The tight pitch was alleviated somewhat be the Recaro seats which had the magazine pouch shifted up to the top of the seat to provide a tiny bit more knee room. I’m only 175cm, so it wasn’t too uncomfortable, plus I had 3 seats to myself PLUS I was flying on Iran Air for the first time ☺
Back of the seat in front
Despite the bad focus, I LOVE this logo so much!!
Take off was a few minutes late, but before long we were hurtling along the runway and up in to the sky in what seemed like a particularly fun, powerful takeoff for an A320.
We were served lunch boxes which again consisted of an ok sandwich, a box of juice and a few other processed bits and pieces. Oh and Ketchup….always ketchup in Iran.
On this short flight to Tehran we were treated to some beautiful scenery out the window…
And a sense of the enormity (and pollution) of Tehran:
And there he is taking off – I wonder how many thousand times this old bird has roared up into the sky
That’s it for part two of my Persian adventure. My flight on Mahan air was a bit of a drag to be hhonest – after a long day being squeezed in a middle seat and surrounded by other people’s ill-disciplined children on a fairly standard one hour milk run domestic flight was a bit of a chore. The IFE was quirky though!

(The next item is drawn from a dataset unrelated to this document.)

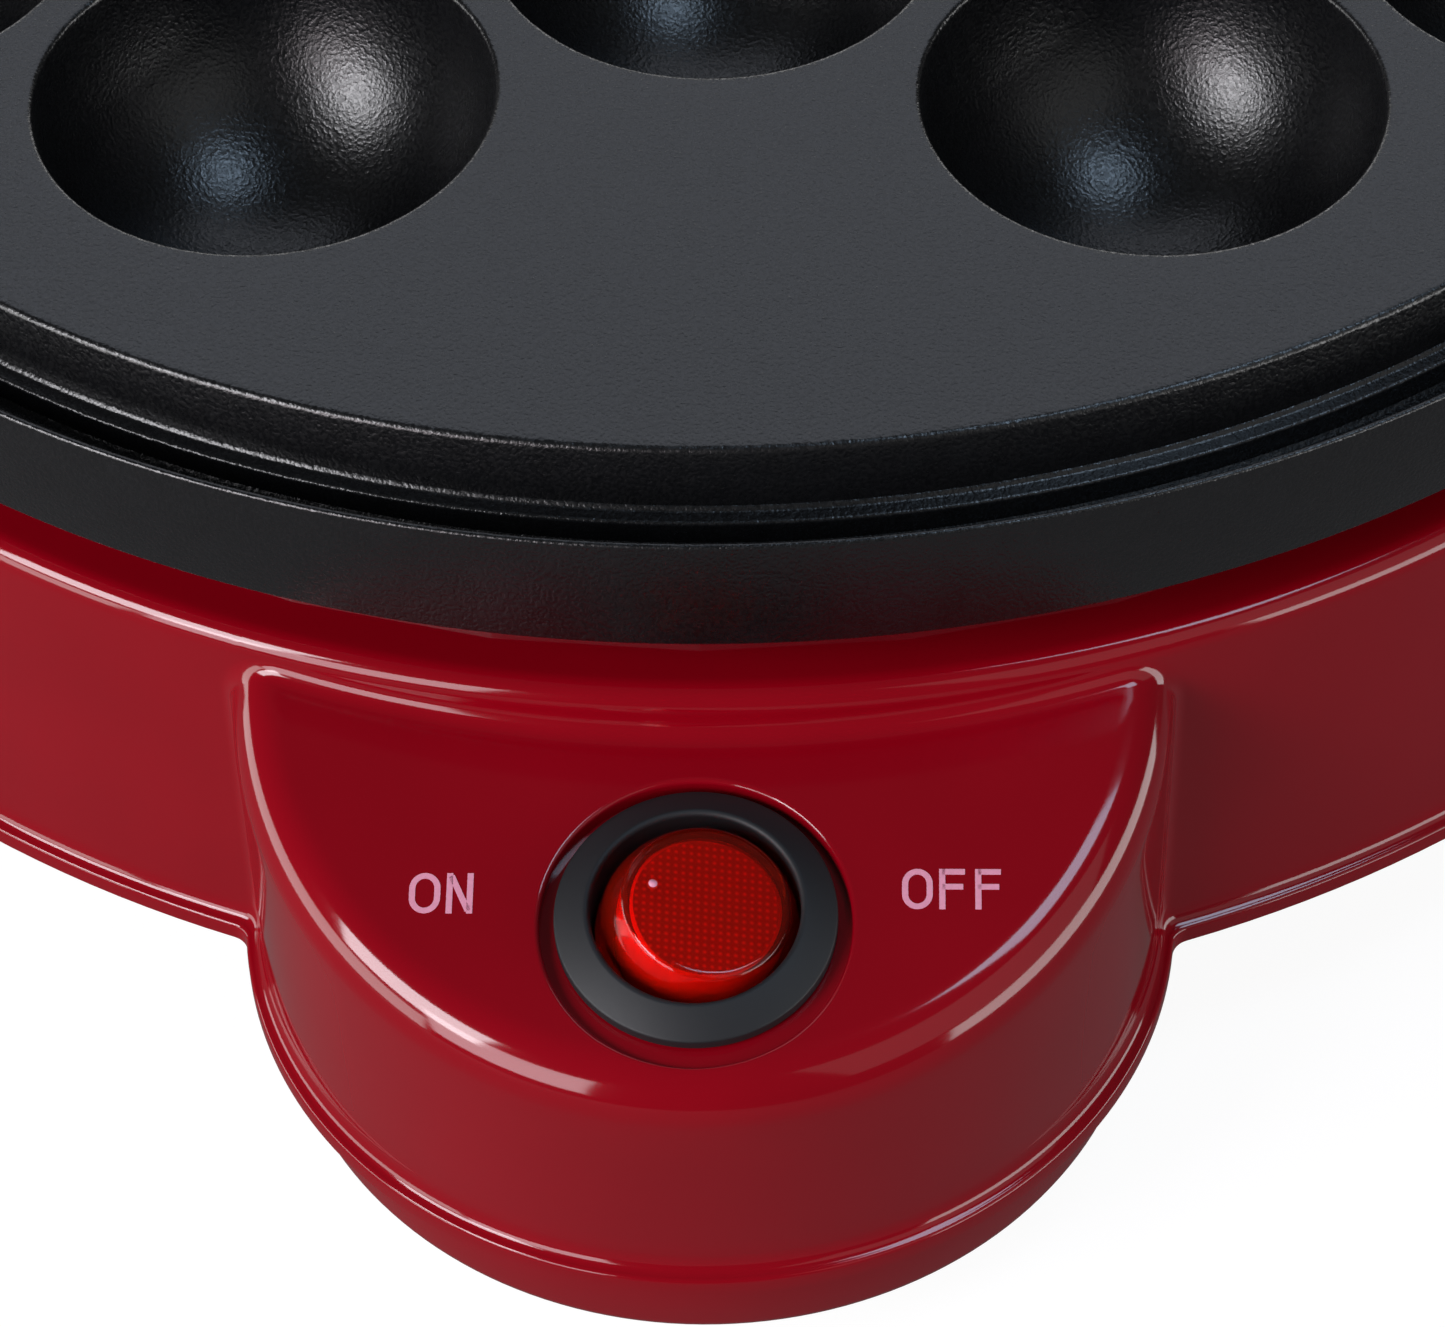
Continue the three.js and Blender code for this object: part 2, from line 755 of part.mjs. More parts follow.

My flight on IR was more of a pleasure. Older, more smiley cabin crew. Day flight. Window seat in a row to myself.
As with part one, I’ll finish with some more random photos of Iran. I hope you enjoyed the report so far. I dedicate it to all the wonderful people I met in Iran. I can’t wait to come back and see you all again!! Part 3 will be the flights home on QR and QF in J…..when I get around to writing it!!!
Cool cafes in Tehran
This one was my favourite. Totally hip guys and gals running it and hanging out here!
A reminder of home
Up the Tochal Telecabin from Tehran
Evening tranquillity just off Isfahan Bazaar
Yep, you can get this poison anywhere in the world! (though not often with an old school ring pull!)
LOVED carrot jam. Have to find a Persian grocer in Sydney to get some.